Monday at the Cancer Clinic—I’ve never experienced so much cancer on display, never witnessed so many visible signs of it.

It starts in the parking garage at Seattle Cancer Care Alliance. I am in space D353, and the couple in D352 walk with me to the elevators. She is chemo-bald. Straight to the lab services waiting room we three go, I for my quarterly blood draw.
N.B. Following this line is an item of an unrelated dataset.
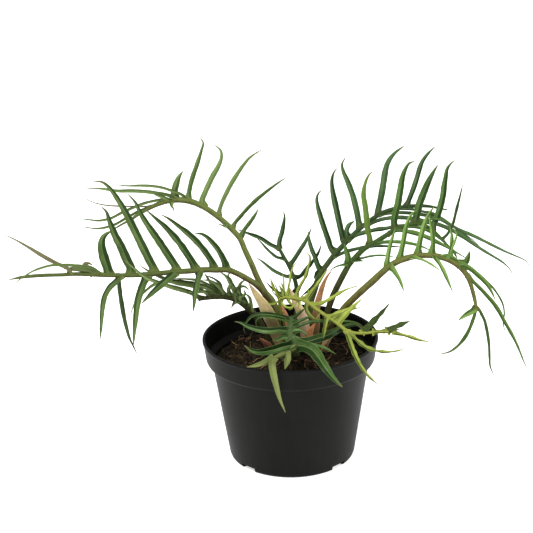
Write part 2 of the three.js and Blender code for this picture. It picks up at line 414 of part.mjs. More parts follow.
// A sheath is a dry or fleshy strip that once wrapped a leaf: seen width and [across, up, back] points.
const SHEATHS = {
  sheath_tan: [0xb9a878, 13, [11, -76, 3], [7, -62, 0], [3.5, -52, -3], [0, -43.5, -4], [-4.3, -35.5, -4],
    [-10, -27, -3.5], [-17.3, -15.5, -3]],
  sheath_salmon: [0xb97a58, 7.2, [45.5, -74, 3], [46.5, -42, 7], [49.8, -29, 10], [53.2, -19, 11.5],
    [57.3, -11, 13], [62.5, -4.5, 14]],
  sheath_rose: [0xc08a70, 5.6, [20, -79, 0], [19.5, -56, 0], [17.7, -47, 0], [15, -41, 0],
    [12.3, -34.5, 0]],
  sheath_beige: [0xb8a089, 11, [34, -77, 9], [33.5, -52, 11], [30.5, -42, 12], [26.5, -34, 14],
    [23.3, -26, 15], [21.3, -20.5, 15.5]],
  sheath_orange: [0xbd7d50, 9, [38, -82, -2], [37.3, -70, -9], [40.3, -62, -10], [45.5, -54.5, -9]],
  sheath_pink: [0xa86f5c, 7.5, [4, -82, 9], [-1.5, -74, -2], [-8.5, -67.5, -8]],
  sheath_straw: [0xd0b890, 6.5, [51, -82, -8], [55, -73.5, -16], [60, -67.5, -19.5], [66.5, -64.5, -21]],
};

// A point's sight line meets its depth.
function spot([across, up, back]) {
  const [sin, cos] = [Math.sin(EYE_PITCH), Math.cos(EYE_PITCH)];
  const slope = up / EYE_DISTANCE;
  const reach = (back + EYE_DISTANCE * cos) / (cos + slope * sin);
  return new THREE.Vector3(
    AIM.x + (reach * across) / EYE_DISTANCE,
    back,
    AIM.z + EYE_DISTANCE * sin + reach * (slope * cos - sin),
  );
}

const EYE = new THREE.Vector3(
  AIM.x,
  -EYE_DISTANCE * Math.cos(EYE_PITCH),
  AIM.z + EYE_DISTANCE * Math.sin(EYE_PITCH),
);

// Closed geometry as a solid for joining and cutting.
function solid(geometry) {
  const bare = new THREE.BufferGeometry();
  bare.setAttribute("position", geometry.getAttribute("position"));
  if (geometry.index) bare.setIndex(geometry.index);
  const merged = mergeVertices(bare, 1e-4);
  const triVerts = new Uint32Array(merged.index.array);
  return new wasm.Manifold(
    new wasm.Mesh({ numProp: 3, vertProperties: merged.attributes.position.array, triVerts }),
  );
}

function joined(solids) {
  return solids.reduce((all, next) => all.add(next));
}

function mesh(name, made, colour, roughness) {
  const { vertProperties, triVerts } = made.getMesh();
  const geometry = new THREE.BufferGeometry();
  geometry.setAttribute("position", new THREE.BufferAttribute(vertProperties, 3));
  geometry.setIndex(new THREE.BufferAttribute(triVerts, 1));
  geometry.computeVertexNormals();
  const material = new THREE.MeshStandardMaterial({ color: colour, roughness, metalness: 0 });
  const result = new THREE.Mesh(geometry, material);
  result.name = name;
  return result;
}

// A profile of [radius, height] pairs turned round the Z axis.
function turned(profile, sides) {
  const points = profile.map(([radius, height]) => new THREE.Vector2(radius, height));
  return new THREE.LatheGeometry(points, sides).rotateX(Math.PI / 2);
}

// Where a curve is at t, the way along it and the ways facing the eye and beside it, turned about it.
function frameAt(curve, t, turn) {
  const middle = curve.getPoint(t);
  const along = curve.getTangent(t);
  const facing = EYE.clone().sub(middle);
  facing.addScaledVector(along, -facing.dot(along)).normalize();
  facing.applyAxisAngle(along, turn);
  return { middle, along, facing, side: facing.clone().cross(along) };
}

// A unit prism bent along a curve: section(t) gives the half width, half thickness and turn there.
function swept(curve, outline, steps, section) {
  const geometry = new THREE.ExtrudeGeometry(outline, { steps, depth: 1, bevelEnabled: false });
  const position = geometry.getAttribute("position");
  for (let i = 0; i < position.count; i++) {
    const t = position.getZ(i);
    const { width, thickness, turn } = section(t);
    const { middle, facing, side } = frameAt(curve, t, turn);
    middle.addScaledVector(side, position.getX(i) * width);
    middle.addScaledVector(facing, position.getY(i) * thickness);
    position.setXYZ(i, middle.x, middle.y, middle.z);
  }
  return solid(geometry);
}

const LENS = new THREE.Shape([
  new THREE.Vector2(1, 0),
  new THREE.Vector2(0, 1),
  new THREE.Vector2(-1, 0),
  new THREE.Vector2(0, -1),
]);

const ROUND = new THREE.Shape(
  Array.from({ length: STALK_SIDES }, (_, i) => {
    const angle = (i / STALK_SIDES) * 2 * Math.PI;
    return new THREE.Vector2(Math.cos(angle), Math.sin(angle));
  }),
);

function curveThrough(points) {
  return new THREE.CatmullRomCurve3(points, false, "centripetal");
}

// A number that changes evenly from each point of a stalk to the next.
function between(numbers, t) {
  const place = t * (numbers.length - 1);
  const low = Math.min(Math.floor(place), numbers.length - 2);
  return THREE.MathUtils.lerp(numbers[low], numbers[low + 1], place - low);
}

// A leaflet turned from the eye until its true width shows as its seen width. It turns towards the
// plane that it and its stalk lie in.
function leafletSolid(root, rootWay, seenWidth, points, { breadth, base, full }) {
  const path = curveThrough([root, ...points.map(spot)]);
  const mostTurned = seenWidth > THREAD ? MOST_BREADTH : 1;
  const trueWidth = seenWidth * THREE.MathUtils.clamp(breadth / seenWidth, 1, mostTurned);
  const { facing, side } = frameAt(path, 0.5, 0);
  const aside = spot(points[0]).sub(root).cross(rootWay);
  const sign = Math.sign(facing.dot(aside) * side.dot(aside)) || 1;
  const turn = -sign * Math.acos(seenWidth / trueWidth);
  return swept(path, LENS, points.length + 2, (t) => {
    const narrowed = THREE.MathUtils.clamp((t - full) / (1 - full), 0, 1) ** TIP_POWER;
    const taper = (1 - TIP_LOSS * narrowed) * THREE.MathUtils.lerp(base, 1, Math.min(1, t / BASE_SHARE));
    return { width: (taper * trueWidth) / 2, thickness: ((0.5 + taper / 2) * BLADE_THICKNESS) / 2, turn };
  });
}

function leafSolid(leaf) {
  const { stalk, leaflets } = leaf;
  const rib = curveThrough(stalk.map(spot));
  const spans = stalk.length - 1;
  const radii = stalk.map((point) => point[3]);
  const pieces = [
    swept(rib, ROUND, 2 * spans, (t) => {
      const radius = between(radii, t);
      return { width: radius, thickness: radius, turn: 0 };
    }),
  ];
  for (const [place, seenWidth, ...points] of leaflets) {
    const at = place / spans;
    pieces.push(leafletSolid(rib.getPoint(at), rib.getTangent(at), seenWidth, points, leaf));
  }
  return joined(pieces);
}

function sheathSolid([, seenWidth, ...points]) {
  const path = curveThrough(points.map(spot));
  return swept(path, LENS, 2 * points.length, (t) => {
    const taper = (1 - t ** 3) * Math.min(1, 0.5 + 2 * t) + TIP;
    return { width: (taper * seenWidth) / 2, thickness: BLADE_THICKNESS * (1 - t / 2), turn: 0 };
  });
}

function bodyRadius(height) {
  const rise = (height - FOOT_ROUND) / (LEDGE - FOOT_ROUND);
  return THREE.MathUtils.lerp(BASE_RADIUS + FOOT_ROUND / 2, BODY_TOP_RADIUS, rise);
}

function innerRadius(height) {
  return bodyRadius(height) - WALL;
}

function potSolid() {
  const shell = turned(
    [
      [0, 0],
      [BASE_RADIUS - FOOT_ROUND / 2, 0],
      [BASE_RADIUS + FOOT_ROUND / 4, FOOT_ROUND / 4],
      [bodyRadius(FOOT_ROUND), FOOT_ROUND],
      [BODY_TOP_RADIUS, LEDGE],
      [BAND_FOOT_RADIUS - 1, BAND_FOOT - 0.5],
      [BAND_FOOT_RADIUS, BAND_FOOT + 1.5],
      [RIM_RADIUS - 0.8, POT_HEIGHT - LIP - 0.8],
      [RIM_RADIUS, POT_HEIGHT - LIP],
      [RIM_RADIUS, POT_HEIGHT],
      [RIM_RADIUS - LIP, POT_HEIGHT],
      [RIM_RADIUS - LIP - 0.6, POT_HEIGHT - LIP - 0.6],
      [BAND_FOOT_RADIUS - WALL, BAND_FOOT + 2],
      [innerRadius(LEDGE) + 0.5, LEDGE + 0.7],
      [innerRadius(LEDGE), LEDGE],
      [innerRadius(FLOOR + FOOT_ROUND), FLOOR + FOOT_ROUND],
      [innerRadius(FLOOR + FOOT_ROUND) - FOOT_ROUND, FLOOR],
      [0, FLOOR],
    ],
    POT_SIDES,
  );
  const slots = Array.from({ length: DRAIN_SLOTS }, (_, i) => {
    const slot = new THREE.BoxGeometry(2 * SLOT_DEPTH, SLOT_WIDTH, 2 * SLOT_HEIGHT);
    slot.translate(BASE_RADIUS, 0, 0);
    return solid(slot.rotateZ(((i + 0.5) / DRAIN_SLOTS) * 2 * Math.PI));
  });
  const holes = Array.from({ length: DRAIN_HOLES }, (_, i) => {
    const hole = new THREE.CylinderGeometry(HOLE_RADIUS, HOLE_RADIUS, 4 * FLOOR, 16);
    hole.rotateX(Math.PI / 2).translate(HOLE_CIRCLE, 0, 0);
    return solid(hole.rotateZ((i / DRAIN_HOLES) * 2 * Math.PI));
  });
  return solid(shell).subtract(joined([...slots, ...holes]));
}

function soilTop(radius) {
  return THREE.MathUtils.lerp(SOIL_MIDDLE, SOIL_EDGE, (radius / BODY_TOP_RADIUS) ** 2);
}

function soilSolid(lift) {
  const bottom = FLOOR + GAP;
  const edge = innerRadius(SOIL_EDGE) - GAP;
  const surface = [0.8, 0.5, 0.25].map((part) => [edge * part, soilTop(edge * part) + lift]);
  const profile = [
    [0, bottom],
    [innerRadius(bottom + FOOT_ROUND) - FOOT_ROUND - GAP, bottom],
    [innerRadius(bottom + FOOT_ROUND) - GAP, bottom + FOOT_ROUND + GAP],
    [edge, SOIL_EDGE + lift],
    ...surface,
    [0, SOIL_MIDDLE + lift],
  ];
  return solid(turned(profile, POT_SIDES));
}

// A crown is a short stub with a domed top, rooted in the soil.
function crownSolid([x, y], grow) {
  const radius = CROWN_RADIUS + grow;
  const top = SOIL_MIDDLE + CROWN_TOP + grow;
  const dome = [0.97, 0.8, 0.5].map((part) => {
    return [radius * part, top - CROWN_TOP + CROWN_TOP * Math.sqrt(1 - part * part)];
  });
  const root = SOIL_MIDDLE - CROWN_ROOT - grow;
  const profile = [[0, root], [radius * 0.7, root], [radius, root + CROWN_ROOT / 2], ...dome, [0, top]];
  return solid(turned(profile, CROWN_SIDES).translate(x, y, 0));
}

const group = new THREE.Group();
const crownPlaces = Object.values(CROWNS);
const ground = joined([soilSolid(GAP), ...crownPlaces.map((place) => crownSolid(place, GAP))]);

group.add(mesh("pot", potSolid(), 0x232221, 0.45));
const soilCut = joined(crownPlaces.map((place) => crownSolid(place, GAP)));
group.add(mesh("soil", soilSolid(0).subtract(soilCut), 0x33241b, 0.95));
for (const [name, place] of Object.entries(CROWNS)) {
  group.add(mesh(name, crownSolid(place, 0), 0x5a5230, 0.7));
}
for (const [name, leaf] of Object.entries(LEAVES)) {
  group.add(mesh(name, leafSolid(leaf).subtract(ground), leaf.colour, 0.4));
}
for (const [name, sheath] of Object.entries(SHEATHS)) {
  group.add(mesh(name, sheathSolid(sheath).subtract(ground), sheath[0], 0.6));
}

export default group;
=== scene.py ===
"""Looks of a potted philodendron tortum, in metres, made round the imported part.

Leaves, sheaths, crowns and fibres are sections swept along curves, and the pot and the soil are
profiles turned round the Z axis. The floor, the lights and the camera stand round them.
"""
import math

import bpy
import numpy as np
from mathutils import Matrix, Vector


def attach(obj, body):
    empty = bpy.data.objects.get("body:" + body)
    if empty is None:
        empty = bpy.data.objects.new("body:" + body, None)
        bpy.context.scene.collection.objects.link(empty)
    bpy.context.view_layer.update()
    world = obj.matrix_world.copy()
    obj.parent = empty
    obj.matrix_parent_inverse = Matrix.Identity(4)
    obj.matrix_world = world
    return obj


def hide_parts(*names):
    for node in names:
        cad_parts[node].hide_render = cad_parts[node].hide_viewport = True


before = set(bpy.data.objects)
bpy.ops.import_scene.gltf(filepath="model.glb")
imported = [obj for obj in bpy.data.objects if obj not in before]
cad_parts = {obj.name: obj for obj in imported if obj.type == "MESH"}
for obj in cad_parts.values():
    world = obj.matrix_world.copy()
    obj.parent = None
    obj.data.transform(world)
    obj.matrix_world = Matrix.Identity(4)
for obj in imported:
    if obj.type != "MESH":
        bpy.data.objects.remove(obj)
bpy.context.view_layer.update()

MM = 0.001
RNG = np.random.default_rng(11)

# Where the eye stands. Points of leaves and sheaths are sighted from here.
EYE_DISTANCE = 1200
EYE_PITCH = math.radians(19.3)
EYE_ROLL = math.radians(1.44)
AIM = np.array([-21.2, 0, 193.1])
BACK_DOWN = np.array([0, math.cos(EYE_PITCH), -math.sin(EYE_PITCH)])
EYE = AIM - EYE_DISTANCE * BACK_DOWN
PICTURE_PIXELS = 533
FOCAL_PIXELS = 1264
SENSOR = 36
VIEW_END = 60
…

While waiting to be called, I notice another chemo-bald woman, and then another, and still another. Highly unusual. So I begin surveying the crowded waiting area — it’s standing room only (“I’ve never seen it this busy,” one regular declares) — and start counting the women without hair: five, six, seven, eight, nine…I’m distracted by four people sharing their stories of stem cell transplants…”he’s 59 days out and, see, his hair’s growing back”…10. Finally, number 11 takes her place in the queue for check-in.

Behind 11 is a young boy, probably about 10 years old, in a wheelchair. His father is reviewing the day’s schedule of appointments; it spills across two pages. The boy’s pre-pubescent alto voice, loud with excitement, abruptly calls hello! to the phlebotomists. They return the greeting; they’re all — and how many appointments does this take? — on a first-name basis. The obvious glee among them torques a round of laughter from the serious and silent rest of us.

My turn. My blood is drawn so quickly (or my mind is so elsewhere), it is over before I even sense the prick of the needle’s entry into the crook of my right arm. As I leave for the quarterly appointment with my oncologist, chemo-bald woman number — no, wait, I can’t count this person as woman #12: This person is so young, so hairless, I can, on passing, discern no identifiers of gender.

I’m in a snow globe of despair, but instead of flakes, it’s cancer swirling around me.

***

Upstairs, two weeks into the seventh year of my cancer journey, I report for my check-up; my PSA is once again undetectable. I remain no evidence of disease (NED). But my oncologist and I talk not about a cure but about how much longer I can go before my prostate cancer comes back. (I did, after all, have cancer in two lymph nodes at surgery.) He tosses out markers: another year, three years, five, and why each increment is better than the previous.

It was a hopeful discussion about an uncertain and unknowable future. Very much unlike my April 2012 check-up, which brought the despairing, hollowing out news of possible recurrence. With that came a sense of futility we cancerians know all too well: No matter what I do, I can’t get a break. It’s the point in your disease where you think you’ve hit bottom, and then someone shows you to a door leading down.

But today, my oncologist — who cautioned me a year ago not to read too much into those disappointing test results — actually sees me as NED since January of last year: Despite the scant and receding traces of PSA measured in April and July of 2012, I’m 15 months no evidence of disease.

From despair to hope — what a difference a year makes.

***

My visits to the cancer ward tend to be emotionally uneventful, but this time, I knew both despair and hope, raw and in full measure: despair that so many lives are marked by cancer; but hope that the wizardry of modern medicine can, if not save, at least meaningfully extend our lives. And that is why we were all there on the morning of Monday, April 8, 2013.

Each of us had an appointment with the doctors of hope, standing room only.